Esa misma derecha apuesta a la economización del discurso y a la reducción de la política a la ciencia de la administración, a una expertiz técnica o una gestión del statuo quo.

El peronismo siempre irrumpió disruptivamente con esa concepción, transformando, incluyendo y emancipando cuando ejerció el poder.

Antes y hoy se tradujo en medidas generadoras de trabajo y distribución del ingreso a través de políticas económicas inescindiblemente unidas a sus instituciones jurídicas de promoción y protección: salario mínimo vital y móvil, negociación colectiva, vacaciones pagas, aguinaldo, jornada reducida y un sinfín de etcéteras.

La economía, independientemente de sus variables, está al servicio del pueblo o de las corporaciones, después nos enlodamos en las apuestas instrumentales más propicias o adecuadas a ese fin.
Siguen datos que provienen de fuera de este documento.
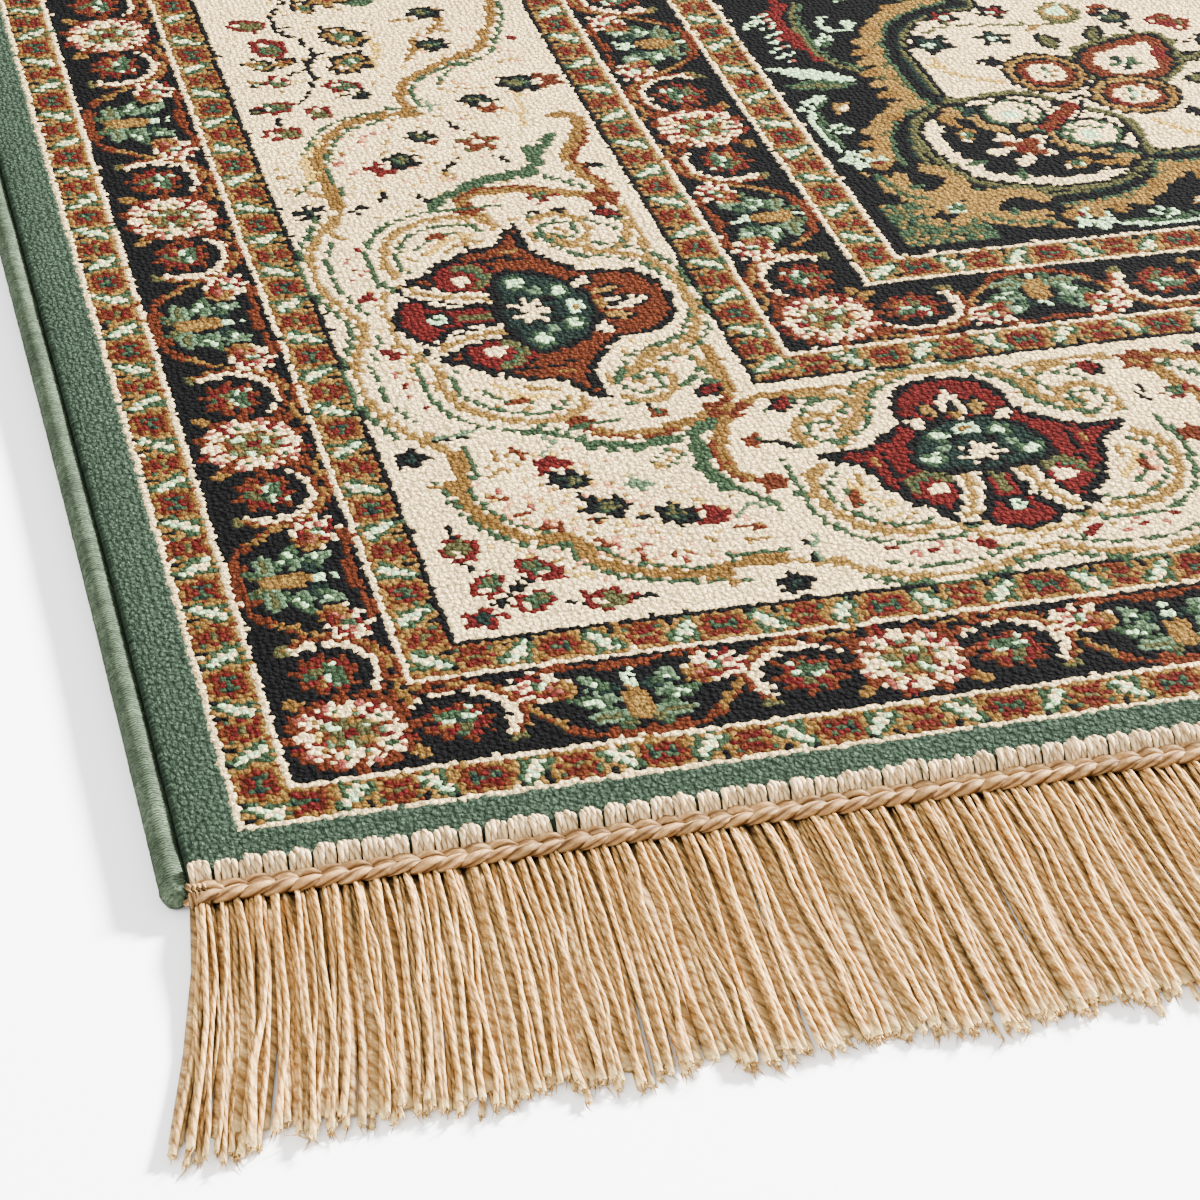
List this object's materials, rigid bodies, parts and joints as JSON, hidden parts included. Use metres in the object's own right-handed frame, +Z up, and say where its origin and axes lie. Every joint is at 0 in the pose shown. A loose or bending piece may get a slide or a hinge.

El gasto público cruzado por la reiterada mirada fiscalista o direccionado a la inyección de dinero para el consumo y la reactivación económica –sin reduccionismos simplistas– es parte de esa batalla entre la técnica y la política, la administración y distribución de la riqueza.

Y como alguna vez Discépolo relato en su Cafetín de Buenos Aires y nuestra ajedrecista preferida anticipó el 18 de diciembre del año pasado: “Que el crecimiento no lo aprovechen cuatro vivos y la gente se quede con la ñata contra el vidrio”.